Les circonstances étaient favorables pour Coquillart. Dans la ville de Reims, il est vrai, un avocat ne gagnait guère que huit sous parisis pour servir de conseil en un procès, et il fallait faire de bien nombreuses écritures pour avoir vingt-quatre sous ; mais le moyen âge était volontiers processif, et les procès de Champagne étaient aussi célèbres que la fausse monnaie de Paris. La coutume de Reims régissait non-seulement le bailliage du Vermandois, mais aussi la comté de Champagne et le bailliage de Vitry.

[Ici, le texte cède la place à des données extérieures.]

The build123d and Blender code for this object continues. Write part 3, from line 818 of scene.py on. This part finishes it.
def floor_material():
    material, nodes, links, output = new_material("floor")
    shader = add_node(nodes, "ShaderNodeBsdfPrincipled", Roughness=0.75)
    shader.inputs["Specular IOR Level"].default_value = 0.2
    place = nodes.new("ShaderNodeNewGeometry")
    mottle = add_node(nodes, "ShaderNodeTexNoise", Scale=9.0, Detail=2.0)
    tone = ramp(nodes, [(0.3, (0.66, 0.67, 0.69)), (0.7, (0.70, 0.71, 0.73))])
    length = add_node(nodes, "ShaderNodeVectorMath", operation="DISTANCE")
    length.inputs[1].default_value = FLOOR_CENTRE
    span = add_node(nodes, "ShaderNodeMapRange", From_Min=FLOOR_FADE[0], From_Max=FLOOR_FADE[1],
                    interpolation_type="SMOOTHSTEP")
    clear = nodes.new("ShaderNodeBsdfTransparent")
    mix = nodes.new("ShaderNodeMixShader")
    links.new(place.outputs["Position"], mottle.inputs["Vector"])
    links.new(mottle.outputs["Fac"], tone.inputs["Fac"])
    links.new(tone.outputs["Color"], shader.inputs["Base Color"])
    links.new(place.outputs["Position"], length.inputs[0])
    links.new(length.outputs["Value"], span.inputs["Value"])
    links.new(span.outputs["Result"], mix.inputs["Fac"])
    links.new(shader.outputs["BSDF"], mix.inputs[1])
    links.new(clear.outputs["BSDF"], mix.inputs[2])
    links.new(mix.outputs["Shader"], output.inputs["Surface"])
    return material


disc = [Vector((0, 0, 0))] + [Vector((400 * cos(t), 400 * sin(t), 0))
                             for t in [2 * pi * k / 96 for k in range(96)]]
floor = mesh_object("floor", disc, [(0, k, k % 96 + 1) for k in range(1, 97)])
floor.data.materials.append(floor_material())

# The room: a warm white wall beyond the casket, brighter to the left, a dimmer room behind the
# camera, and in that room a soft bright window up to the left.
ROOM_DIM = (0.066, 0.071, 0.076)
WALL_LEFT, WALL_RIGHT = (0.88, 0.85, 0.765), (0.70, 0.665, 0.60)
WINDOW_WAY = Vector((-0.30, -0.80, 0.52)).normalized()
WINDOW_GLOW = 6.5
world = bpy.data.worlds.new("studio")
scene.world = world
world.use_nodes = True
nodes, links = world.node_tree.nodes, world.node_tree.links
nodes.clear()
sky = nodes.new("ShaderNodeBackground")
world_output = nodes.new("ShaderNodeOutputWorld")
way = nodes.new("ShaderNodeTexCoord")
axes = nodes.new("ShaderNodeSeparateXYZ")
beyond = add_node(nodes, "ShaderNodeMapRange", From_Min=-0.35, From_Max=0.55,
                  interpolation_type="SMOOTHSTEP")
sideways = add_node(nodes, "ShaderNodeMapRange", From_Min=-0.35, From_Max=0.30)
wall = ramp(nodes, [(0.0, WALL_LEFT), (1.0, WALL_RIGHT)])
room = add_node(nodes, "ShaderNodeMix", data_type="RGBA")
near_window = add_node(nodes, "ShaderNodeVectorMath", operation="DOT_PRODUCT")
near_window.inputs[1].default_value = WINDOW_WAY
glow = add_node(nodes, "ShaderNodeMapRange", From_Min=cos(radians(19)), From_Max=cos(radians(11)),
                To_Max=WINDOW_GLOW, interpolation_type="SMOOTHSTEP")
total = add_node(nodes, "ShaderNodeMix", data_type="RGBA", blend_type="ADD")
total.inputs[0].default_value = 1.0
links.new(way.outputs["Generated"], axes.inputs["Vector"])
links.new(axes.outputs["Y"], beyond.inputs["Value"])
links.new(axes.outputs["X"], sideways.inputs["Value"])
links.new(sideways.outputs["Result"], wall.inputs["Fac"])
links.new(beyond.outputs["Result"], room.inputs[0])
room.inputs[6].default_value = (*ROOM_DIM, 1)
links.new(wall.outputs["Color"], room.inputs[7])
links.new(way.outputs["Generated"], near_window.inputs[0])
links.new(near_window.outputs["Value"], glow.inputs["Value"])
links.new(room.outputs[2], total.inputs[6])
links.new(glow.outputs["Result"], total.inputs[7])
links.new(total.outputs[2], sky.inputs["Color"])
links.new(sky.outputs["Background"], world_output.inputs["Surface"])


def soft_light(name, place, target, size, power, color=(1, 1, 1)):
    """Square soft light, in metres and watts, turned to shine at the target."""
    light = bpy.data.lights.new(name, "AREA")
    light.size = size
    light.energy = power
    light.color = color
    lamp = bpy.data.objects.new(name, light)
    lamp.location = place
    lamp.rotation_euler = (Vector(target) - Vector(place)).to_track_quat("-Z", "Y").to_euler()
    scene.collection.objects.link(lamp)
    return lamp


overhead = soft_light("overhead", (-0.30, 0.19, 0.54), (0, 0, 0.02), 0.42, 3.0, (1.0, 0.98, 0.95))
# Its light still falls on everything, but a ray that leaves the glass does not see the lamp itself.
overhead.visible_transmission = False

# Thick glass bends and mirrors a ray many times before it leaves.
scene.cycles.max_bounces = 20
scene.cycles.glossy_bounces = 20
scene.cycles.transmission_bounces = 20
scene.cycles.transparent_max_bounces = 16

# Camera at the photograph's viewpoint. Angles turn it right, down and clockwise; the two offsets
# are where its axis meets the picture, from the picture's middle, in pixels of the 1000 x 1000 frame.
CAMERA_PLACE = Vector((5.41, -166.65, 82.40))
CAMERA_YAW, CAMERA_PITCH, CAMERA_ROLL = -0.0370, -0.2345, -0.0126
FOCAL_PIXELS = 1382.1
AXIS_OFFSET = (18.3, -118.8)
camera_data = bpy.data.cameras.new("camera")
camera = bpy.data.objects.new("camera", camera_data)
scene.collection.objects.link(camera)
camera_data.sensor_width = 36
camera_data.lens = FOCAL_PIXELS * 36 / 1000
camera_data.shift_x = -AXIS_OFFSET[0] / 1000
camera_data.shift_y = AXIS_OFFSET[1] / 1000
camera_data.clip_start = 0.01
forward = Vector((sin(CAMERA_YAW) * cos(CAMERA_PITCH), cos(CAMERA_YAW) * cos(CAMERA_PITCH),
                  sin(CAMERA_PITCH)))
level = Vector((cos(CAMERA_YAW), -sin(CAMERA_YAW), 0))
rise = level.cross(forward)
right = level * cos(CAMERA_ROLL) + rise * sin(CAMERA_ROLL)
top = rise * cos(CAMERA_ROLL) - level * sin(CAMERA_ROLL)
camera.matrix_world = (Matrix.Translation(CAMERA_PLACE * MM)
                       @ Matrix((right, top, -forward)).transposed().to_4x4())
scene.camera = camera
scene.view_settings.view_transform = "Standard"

Il y avait là un vaste champ à moissonner. La position paternelle lui avait fait des protecteurs et des amis ; aussi, dès 1446, le garde du sceau du bailliage lui avait demandé un rapport sur des difficultés intervenues à propos de la police des marchés. Sans doute il n’était pas aussi savant que Me Gérard de Moutfaucon, qui faisait en ce moment le premier commentaire de la coutume de Reims ; il n’était certes pas aussi bien posé dans la ville que Me J. Cauchon, Me Henry le Membru, licenciés ès lois, qui appartenaient aux premières familles municipales, peut-être même n’était-il pas aussi habile que J. de La Sure et Henry Payot ses confrères, procureurs comme lui en court-laye : pourtant, qui l’eût vu et entendu à l’auditoire de la Pierre-aux-Changes où se tenait le tribunal de l’archevêque, celui-là l’eût distingué au milieu de tous les avocats, conseillers, praticiens, bacheliers ou licenciés en lois ou eu décrets qui composaient l’auditoire de M. le bailly ; celui-là eût pu prédire aussi qu’il y avait dans l’espèce particulière de son esprit un pouvoir qui fascinerait le populaire rémois. Nous pouvons nous le figurer là entouré des merveilles de son éloquence, et à juger de son talent oratoire par sa poésie, il semble avoir aimé à se précipiter in médias res, délestant les exordes et oraisons préparatoires. Plutôt fin, ingénieux et vif que large, ample et éloquent, il avait pour ennemis ordinaires les déductions et transitions, que ne respectait guère la promptitude de son esprit ; mais par cette vivacité même il pouvait parvenir à l’éloquence, c’est-à-dire que par un effort suprême, comme par colère, il arrivait, presque à bout d’haleine, à une sorte de puissance de parole, procédant par saccades et par énumération.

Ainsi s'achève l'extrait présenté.